Signé : THIEBOT, de CUVERVILLE, THORET
Commentaire
Cette enquête et un modèle de précision et il faut noter ce fait, rare au cours de la Grande Guerre, qu’elle aboutit à innocenter les malheureux inculpés.
Il est certain que les officiers qui ont enquêté ont dû être très désagréablement surpris par un élément assez stupéfiant : après 3 années de guerre et des centaines de torpillages et de naufrages, il n’existait sur ce navire ni poste d’évacuation, ni rôle d’abandon De plus, il apparaît nettement qu’aucun exercice d’entraînement à l’abandon n’était régulièrement effectué. Quand commandant et officier en second répondent à la question « Existe-t-il un rôle d’évacuation ? » : « Non », et le 3e officier : « Je ne sais pas », on reste pantois. Ce sont des réponses véritablement hallucinantes de la part de responsables.

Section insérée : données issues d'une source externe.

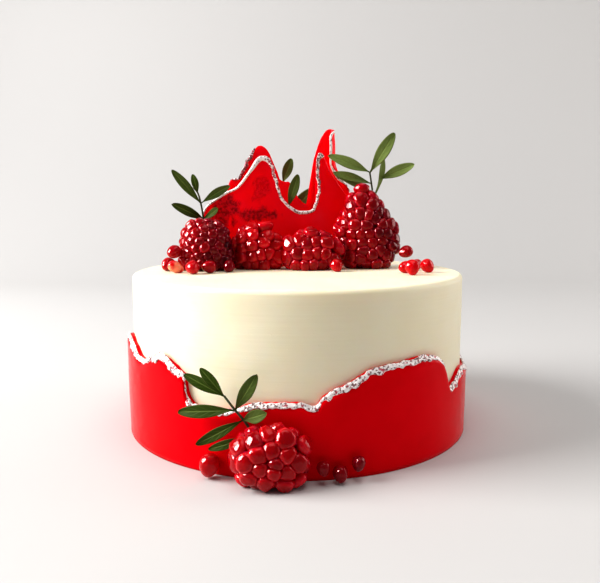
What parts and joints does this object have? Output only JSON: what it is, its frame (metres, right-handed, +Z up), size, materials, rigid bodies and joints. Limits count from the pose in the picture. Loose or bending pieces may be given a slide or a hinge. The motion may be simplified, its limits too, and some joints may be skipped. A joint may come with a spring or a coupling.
{
  "type": "decorated celebration cake",
  "caption": "Tall round cake in white cream with a torn-edged red glaze skin round its foot, thin red glaze sails, chunks of pomegranate seeds and leaf sprigs.",
  "frame": {"origin": "middle of the round cake's flat foot, on the surface the cake stands on", "axes": "+Z up along the cake's own axis, front towards -Y, +X to the right as seen from the front"},
  "size_m": [0.1872, 0.2027, 0.1648],
  "materials": {
    "white_cream": "smooth, softly shining white cream",
    "red_glaze": "glossy red sugar glaze, slightly see-through where it is thin, with a silver crust along its torn edges",
    "pomegranate_seed": "wet, glossy deep red seeds",
    "leaf": "dark olive green leaves with a lighter midrib, slightly shiny"
  },
  "bodies": {
    "root": {"cake": "white_cream", "red_band": "red_glaze", "front_sail": "red_glaze", "back_sail": "red_glaze", "chunk_left": "pomegranate_seed", "chunk_middle_left": "pomegranate_seed", "chunk_middle_right": "pomegranate_seed", "chunk_right": "pomegranate_seed", "chunk_rear": "pomegranate_seed", "chunk_foot": "pomegranate_seed", "seed_left_1": "pomegranate_seed", "seed_left_2": "pomegranate_seed", "seed_left_3": "pomegranate_seed", "seed_left_4": "pomegranate_seed", "seed_left_5": "pomegranate_seed", "seed_left_6": "pomegranate_seed", "seed_middle": "pomegranate_seed", "seed_right_1": "pomegranate_seed", "seed_right_2": "pomegranate_seed", "seed_right_3": "pomegranate_seed", "seed_right_4": "pomegranate_seed", "seed_right_5": "pomegranate_seed", "seed_rear_1": "pomegranate_seed", "seed_rear_2": "pomegranate_seed", "seed_rear_3": "pomegranate_seed", "seed_foot_left": "pomegranate_seed", "seed_foot_1": "pomegranate_seed", "seed_foot_2": "pomegranate_seed", "seed_foot_3": "pomegranate_seed", "sprig_left": "leaf", "sprig_right": "leaf", "sprig_back": "leaf", "sprig_between": "leaf", "sprig_foot": "leaf"}
  },
  "joints": []
}
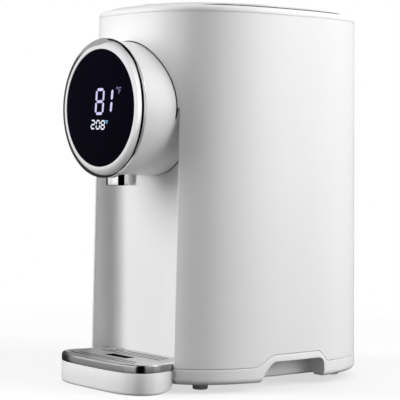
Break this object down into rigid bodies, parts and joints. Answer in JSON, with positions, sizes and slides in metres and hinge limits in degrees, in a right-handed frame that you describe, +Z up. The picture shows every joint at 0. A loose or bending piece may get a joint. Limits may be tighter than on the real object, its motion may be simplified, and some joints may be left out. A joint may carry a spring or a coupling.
{
  "type": "electric thermo pot",
  "caption": "Tall rounded hot water dispenser with a round display head, turning ring, spout over a pull-out drip tray, hinged lid and inner tank with pump.",
  "frame": {"origin": "middle of the whole footprint, tray included, on the surface it stands on", "axes": "+Z up, front with the head and tray towards -Y, +X to the right seen from the front"},
  "size_m": [0.1894, 0.2606, 0.3272],
  "materials": {
    "white_shell": "satin",
    "white_inner": "matte",
    "chrome": "polished",
    "brushed": "brushed",
    "steel": "satin",
    "aluminium": "cast",
    "black_glass": "gloss",
    "black_plastic": "matte",
    "digits": "lit",
    "board": "satin",
    "silicone": "matte",
    "foot_rubber": "matte",
    "ceramic": "matte"
  },
  "bodies": {
    "body": {"outer_shell": "white_shell", "front_panel": "white_shell", "top_collar": "white_shell", "base_ring": "white_shell", "bottom_cover": "white_inner", "base_screws": "steel", "feet": "foot_rubber", "tank": "steel", "tank_gasket": "silicone", "tank_support": "white_inner", "heater_plate": "aluminium", "thermostats": "ceramic", "water_sensor": "steel", "suction_hose": "silicone", "pump_housing": "black_plastic", "pump_cover": "black_plastic", "pump_motor": "steel", "discharge_hose": "silicone", "riser_tube": "white_inner", "hose_clamps": "steel", "spout": "chrome", "spout_nozzle": "black_plastic", "head_barrel": "white_shell", "head_screws": "steel", "dial_bearing": "white_inner", "head_board": "board", "press_switch": "black_plastic", "power_board": "board", "board_screws": "steel", "power_inlet": "black_plastic", "hinge_pin": "steel"},
    "lid": {"lid_shell": "white_shell", "lid_cap": "white_shell", "lid_liner": "white_inner", "lid_gasket": "silicone", "steam_baffle": "white_inner", "lid_screws": "steel", "latch_spring": "steel"},
    "button": {"lid_button": "white_shell"},
    "latch": {"latch_tongue": "white_inner"},
    "dial": {"dial_ring": "chrome"},
    "display": {"display_lens": "black_glass", "lens_carrier": "black_plastic", "display_board": "board", "display_digits": "digits"},
    "impeller": {"pump_impeller": "white_inner"},
    "tray": {"drip_tray": "white_shell", "tray_trim": "chrome"},
    "grille": {"tray_grille": "brushed"}
  },
  "joints": [
    {"name": "lid_hinge", "type": "hinge", "parent": "body", "child": "lid", "pos_m": [0, 0.11032, 0.3185], "axis": [-1, 0, 0], "range_deg": [0, 92]},
    {"name": "lid_button_press", "type": "slide", "parent": "lid", "child": "button", "axis": [0, 0, -1], "range_m": [0, 0.0025], "stiffness_N_per_m": 400, "springref_m": -0.001, "deforming": ["latch_spring"]},
    {"name": "latch_slide", "type": "slide", "parent": "lid", "child": "latch", "axis": [0, 1, 0], "range_m": [0, 0.002]},
    {"name": "dial_turn", "type": "hinge", "parent": "body", "child": "dial", "pos_m": [0, -0.11828, 0.2353], "axis": [0, -1, 0], "continuous": true},
    {"name": "display_press", "type": "slide", "parent": "body", "child": "display", "axis": [0, 1, 0], "range_m": [0, 0.0012], "stiffness_N_per_m": 1500, "springref_m": -0.0006},
    {"name": "impeller_spin", "type": "hinge", "parent": "body", "child": "impeller", "pos_m": [0, -0.00428, 0.039], "axis": [0, 0, 1], "continuous": true},
    {"name": "tray_pull", "type": "slide", "parent": "body", "child": "tray", "axis": [0, -1, 0], "range_m": [0, 0.09]},
    {"name": "grille_lift", "type": "slide", "parent": "tray", "child": "grille", "axis": [0, 0, 1], "range_m": [0, 0.03]}
  ],
  "couplings": [
    {"joint": "latch_slide", "follows": "lid_button_press", "ratio": 0.8}
  ]
}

Cela a certainement joué un rôle essentiel dans leurs conclusions, même s’ils ne s’étendent pas sur l’énormité d’un tel laxisme. De plus, il est évident que, faute justement d’un bon entraînement à l’abandon, il y a eu un début de panique à bord, même si les enquêteurs parlent pudiquement « d’instant d’émoi ». Dans un tel contexte, des ordres fusant de toutes parts, à supposer qu’ils aient été réellement donnés, ce dont doutent d’ailleurs les enquêteurs, ne pouvaient qu’ajouter au désordre.
Enfin, ce rapport d’enquête nous fait comprendre pourquoi aucun des officiers du ROUEN (Cdt Delavaut, Second capitaine Servais et lieutenant Le Dizès) ne semble avoir été cité pour une récompense suite à ce torpillage, alors que le navire a pu être sauvé et remorqué jusqu’à Dieppe.